Tra i documenti, c’è il carteggio tra Leonardo Sciascia, Levi e il vicedirettore Carlo Casalegno, nel quale lo scrittore siciliano propone di pubblicare a puntate sulla Stampa la storia di Ettore Majorana, lo scienziato misteriosamente scomparso nel 1938. Sciascia scrive da Racalmuto: «Questo lavoro su Majorana credo che sarà pronto alla fine di agosto. È una cosa a cui penso da più di due anni, cercando documenti e testimonianze. E forse avrei lasciato tutto nel limbo delle tante mie idee non realizzate, se tutto quello che si scrive per il trentennale dell’atomica non avesse riattizzato il mio odio alla scienza». Qualche mese dopo propone un altro lavoro basato su documenti e manoscritti che riguardano la vita di monsignor Angelo Ficarra, vescovo di Patti. «Alcuni di questi documenti - scrive Sciascia - recano la dicitura “sub secreto S. Officii” con l’esplicitazione che chiunque ne divulghi il contenuto cade nella scomunica maggiore da cui soltanto il Papa può assolvere. Oltre che disposto a pubblicare il mio scritto, lei dovrebbe quindi essere disposto a prendersi la scomunica». Gli risponde Carlo Casalegno: «Levi accetta con gioia il suo racconto. Né lui né i suoi colleghi, sottoscritto incluso, temono la scomunica».
Decine le lettere di Mario Soldati, scritte con una calligrafia illeggibile, che si incurvava verso destra sul finire della pagina. Venivano ribattute a macchina dalle segretarie prima di consegnarle al direttore. Ci sono le corrispondenze di Giovanni Arpino, compresa la lettera a Alberto Ronchey con cui si proponeva alla Stampa come collaboratore: «Forse ha sentito parlare di me, ho scritto alcuni libri…».
E c’è il terribile, tranciante telegramma che Enzo Biagi scrisse a Giulio De Benedetti, il giorno dopo l’uccisione del presidente americano John Kennedy a Dallas, nel novembre del 1963. Biagi si trovava in America e scrisse un articolo su come la televisione americana aveva dato l’annuncio e sulle reazioni dei telespettatori che si trovavano nella sala.
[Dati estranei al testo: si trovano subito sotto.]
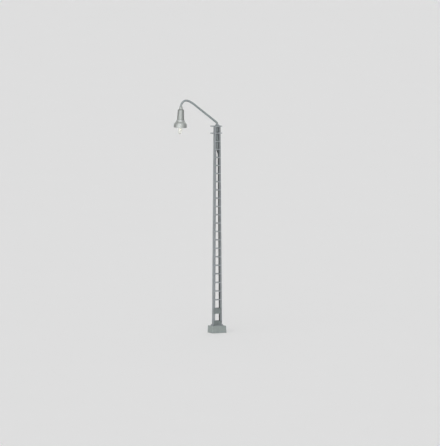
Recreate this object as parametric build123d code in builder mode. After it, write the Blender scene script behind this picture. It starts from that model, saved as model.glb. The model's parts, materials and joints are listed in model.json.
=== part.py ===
"""Lattice mast yard lamp for a 1:87 railway, in millimetres, +Z up.

The origin is on the mast's axis, at the foundation's underside. The arm points
towards -X, and the battened faces of the mast look along -Y (front) and +Y (rear).
"""

import os
from math import cos, hypot, radians, sin, tan

from build123d import *

# Foundation block, hollow from below, with a contact carrier in its mouth
foundation_length = 10.6
foundation_width = 8.4
foundation_height = 4.8
foundation_draft = 0.25  # how far each side leans in at the top
foundation_wall = 1.0
foundation_roof = 1.0
foundation_corner = 0.3
carrier_height = 2.0
contact_spacing = 5.0
contact_radius = 0.95
contact_bore_radius = 0.65
contact_height = 2.6
contact_bore_depth = 2.2

# Foot of the mast
foot_plate_length = 7.6
foot_plate_width = 4.2
foot_plate_thickness = 0.5
gusset_height = 2.9
gusset_inset = 0.4  # from a leg's outside to the gusset's end
anchor_radius = 0.18
anchor_head_radius = 0.32
anchor_head_height = 0.4
anchor_depth = 0.8
anchor_edge = 0.45  # from a bolt's axis to the foot plate's edge

# Legs: two rolled channels, open towards each other
mast_top = 140.4
mast_foot_width = 6.5
mast_top_width = 4.36
channel_depth = 2.2
channel_flange = 1.38
channel_wall = 0.4

# Plates across the legs, front and rear
plate_thickness = 0.25
tie_plate_level = 14.95
tie_plate_height = 3.9
tie_plate_inset = 0.35
batten_count = 20
batten_height = 0.68
batten_inset = 0.3
batten_first_gap = 7.55  # from the tie plate's level to the first batten
batten_last_gap = 5.6  # from the last batten to the lower clamp
batten_crowding = 0.04  # the lowest bay is this share over the mean bay, the top one under it

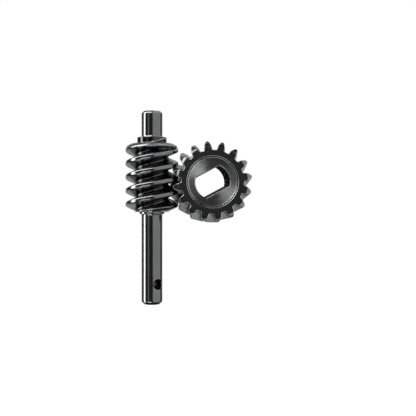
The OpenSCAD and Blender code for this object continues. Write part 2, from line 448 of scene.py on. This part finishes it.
def hole_mouth(shell, side, grid):
    """Loops from a patch's border over the hole's rounded rim. Returns the last loop, in the hole's wall."""
    border = patch_border(side)
    first_column = 0 if side > 0 else COLUMNS // 2
    middle = HOLE_TURN + first_column * COLUMN_STEP
    flat = CELL * np.array(border)
    around = np.arctan2(flat[:, 1], side * flat[:, 0])
    wide = HOLE_R + HOLE_EDGE
    rim = np.stack([side * SHAFT_R * np.arcsin(wide * np.cos(around) / SHAFT_R), wide * np.sin(around)], 1)
    loops = [[grid[row + PATCH][(column + first_column) % COLUMNS] for column, row in border]]
    for k in range(1, PATCH_LOOPS + 1):
        place = flat + (rim - flat) * (k / PATCH_LOOPS) ** PATCH_CROWDING
        loop = polar_points(middle + place[:, 0] / SHAFT_R, SHAFT_R, HOLE_Z + place[:, 1])
        loops.append(shell.add(loop, float(k == PATCH_LOOPS)))
    along = np.array([math.cos(HOLE_TURN), math.sin(HOLE_TURN), 0]) * side
    across = np.array([-math.sin(HOLE_TURN), math.cos(HOLE_TURN), 0])
    for sink in HOLE_EDGE_SINKS:
        reach = HOLE_R + HOLE_EDGE * (1 - sink) ** 2
        depth = np.sqrt(SHAFT_R**2 - (wide * np.cos(around)) ** 2) - HOLE_EDGE * sink
        points = np.outer(depth, along) + np.outer(reach * np.cos(around), across)
        points[:, 2] = HOLE_Z + reach * np.sin(around)
        loops.append(shell.add(points, 1.0 - sink))
    for k, (outer, inner) in enumerate(zip(loops, loops[1:])):
        shell.skin(outer, inner, SHAFT if k < PATCH_LOOPS else HOLE)
    return loops[-1]


def drilled_part(shell, ring):
    """The part of the shaft with the cross hole, joined to the ring below. Returns its last ring."""
    grid = [shell.add(circle(SHAFT_R, HOLE_Z + CELL * k)) for k in range(-PATCH, PATCH + 1)]
    shell.skin(ring, grid[0], SHAFT)
    left_out = {(k + turn) % COLUMNS for k in range(-PATCH, PATCH) for turn in (0, COLUMNS // 2)}
    for low, high in zip(grid, grid[1:]):
        shell.skin(low, high, SHAFT, left_out)
    wall, far_mouth = [hole_mouth(shell, side, grid) for side in (1, -1)]
    near_points = [Vector(shell.points[k]) for k in wall]
    far_points = [Vector(shell.points[k]) for k in far_mouth]
    for k in range(1, HOLE_ROWS):
        row = shell.add(near.lerp(far, k / HOLE_ROWS) for near, far in zip(near_points, far_points))
        shell.skin(wall, row, HOLE)
        wall = row
    shell.skin(wall, far_mouth, HOLE)
    return grid[-1]


def worm_shell():
    """The whole worm, from the bottom of its centre hole to its upper end."""
    shell = Shell()
    ring = lathe(shell, lower_end_path(), SHAFT)
    first_ring = list(range(COLUMNS))
    shell.fan(first_ring, shell.add([(0, 0, SHAFT_BOTTOM + CENTRE_HOLE_H)])[0], SHAFT)
    ring = drilled_part(shell, ring)
    ring = lathe(shell, lower_shaft_path(), SHAFT, ring)
    thread_end = threaded_part(shell, ring)
    start, *path = upper_end_path()
    ring = shell.add(circle(*start))
    shell.stitch(thread_end, ring, THREAD)
    ring = lathe(shell, path, SHAFT, ring, collar_ring)
    shell.fan(ring, shell.add([(0, 0, SHAFT_TOP)])[0], SHAFT)
    return shell


# ---- The wheel: its toothed outline ----
TIP_R = 0.29
TIP_TURN = math.radians(74)
TIP_STEPS = 7
TIP_TRIM = 0.05
TIP_FULLNESS = 0.035
FLANK_STEPS = 9
FILLET_STEPS = 4
FILLET_WIDE = 0.2
ROOT_FILL = 0.075


def involute(angle):
    return math.tan(angle) - angle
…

De Benedetti sentenziò che il servizio era mediocre e lo fece pubblicare in una posizione umiliante, sotto quello del corrispondente. Quando lo venne a sapere, Biagi mandòquesto telegramma: «Pregoti considerarmi dimissionario data odierna saluti Biagi».
Impressionante la documentazione sui viaggi di Igor Man in Vietnam, in Sud America, in Medio Oriente, nelle zone calde dell’impero sovietico. In un’epoca priva di e-mail e di telefoni satellitari, traspare l’angoscia della lontananza e dell’impossibilità di comunicare con la redazione. Durante la Guerra dei Sei Giorni, nel giugno del 1967, trasmette disperato nella notte da un hotel del Cairo: «Telegrafato ieri servizio nove cartelline ignoro se ricevuto stop. Atteso invano telefonata stop…».